The projects are part of the Summer of Downtown initiative. If passed at Tuesday's meeting, it would cost $100,000.

WACO, Texas — The Waco City Council is considering a proposal that could bring more foot traffic to downtown Waco businesses.

The Summer of Downtown initiative proposed by the Waco Public Improvement District would do three things: Create a colorful walkway down 6th Street from Austin Avenue to Webster Ave, add more wayfinding signs and create a pedestrian plaza.

"It’s the kind of thing that you see other cities deal. Waco deserves that so it’s time," Wendy Gragg, communications director for City Center Waco said.

City Center Waco is partnering with CivicBrand, a Dallas-based marketing company.

The plan is to close 7th Street from Austin Avenue to Franklin Avenue to traffic. It would be a pedestrian-only zone from July through August. The area would be renamed the 7th Street Plaza. 

Various events like live music, group yoga classes and pop-up shopping events would be held there.

"We are going to do string lights... [and] have tables and chairs.
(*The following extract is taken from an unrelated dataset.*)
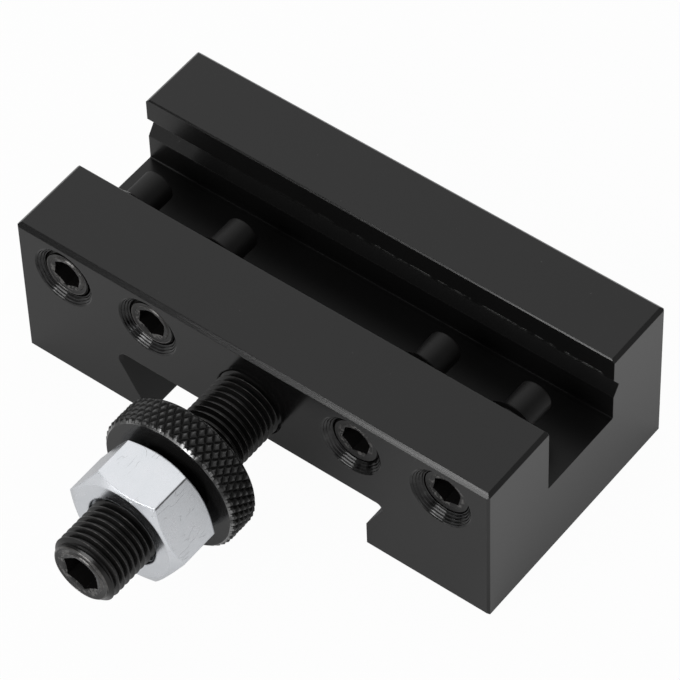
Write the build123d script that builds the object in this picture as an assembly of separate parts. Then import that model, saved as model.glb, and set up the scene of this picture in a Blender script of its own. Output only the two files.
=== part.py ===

We are [also] painting the road," Gragg said.

Gragg said initially the initiative was to let people know of various parking areas downtown since that tends to be a concern for visitors.

"It started as the idea to put up some more visible parking sign so that when people come downtown, whether it’s visitors or locals, they know where the free public parking is," Gragg said.

And with many visitors heading to the Silos, Gragg said adding a colorful pedestrian walkway from Webster Ave to the heart of downtown can help direct traffic to small businesses.

"The pedestrian walkway will run along where some cars usually parallel park and to make up for that parking, we’ve opened up some additional parking areas. So we will be letting everyone know about those," Gragg said.

Mark Arnold, the owner of the antique shop Cameron Trading Co., said the initiative could really help small businesses thrive.

"We've had some people question it but you've got to create and generate something. Local people need local things and things to do," Arnold said.

These projects will only become reality if city council approves the $100,000 proposal Tuesday.